Même si j’ai bien conscience que ce sujet déborde le strict cadre de la discussion qui nous occupe aujourd’hui, je voudrais néanmoins examiner maintenant les enjeux du régime fiscal réservé aux instances qui organisent des événements sportifs exceptionnels, dont les retombées économiques singulières seraient supérieures à leur coût fiscal, en particulier l’UEFA, dans le cadre de l’organisation de l’Euro de football qui aura lieu en 2016. Il s’agissait d’assurer la nécessaire continuité de l’État et de confirmer la crédibilité de la parole de la France. En même temps, nous devons a minima éprouver une certaine gêne face à l’argument selon lequel, si nous voulons continuer à accueillir de grands événements sportifs contribuant au rayonnement de notre pays, nous devrions impérativement concevoir des mécanismes de contournement de l’impôt, dont nous combattons par ailleurs le principe.
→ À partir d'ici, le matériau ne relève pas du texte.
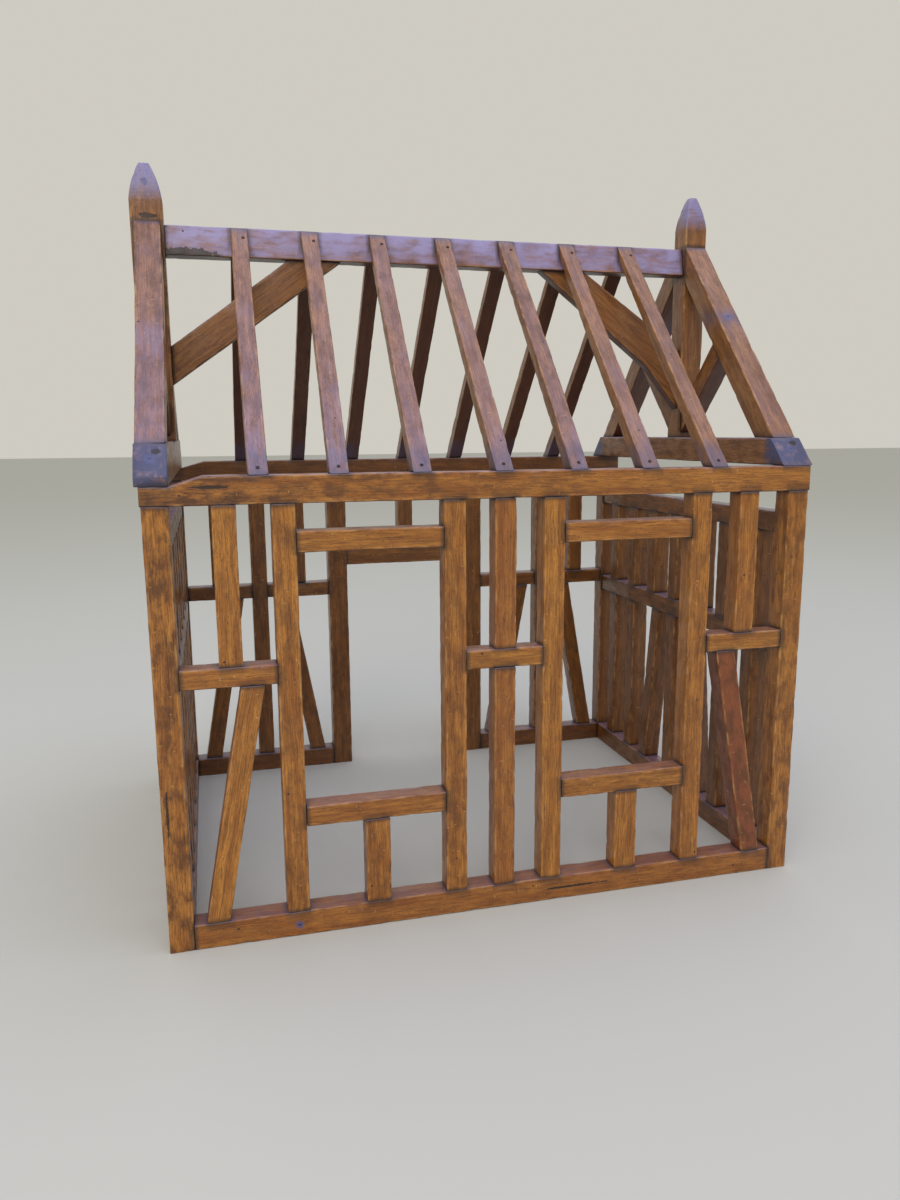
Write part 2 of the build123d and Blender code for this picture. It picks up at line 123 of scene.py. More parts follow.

Compte tenu de ces contraintes, la position adoptée me paraît relativement équilibrée : nous sommes d’accord pour confirmer les engagements de la France, mais nous n’avons pas vocation à pérenniser ce genre de niches fiscales géantes.
Du reste, comme cela a été mentionné en commission des finances, il est nécessaire aujourd’hui de trouver des relais auprès de la Commission européenne, de l’OCDE, et d’engager une réflexion forcément collective et internationale pour éviter que de tels événements ne laissent derrière eux des pays au bord de la faillite, comme la Grèce après les jeux Olympiques de 2004, ou proches de la guerre civile, comme le Brésil à la suite de la Coupe du monde de football de 2014.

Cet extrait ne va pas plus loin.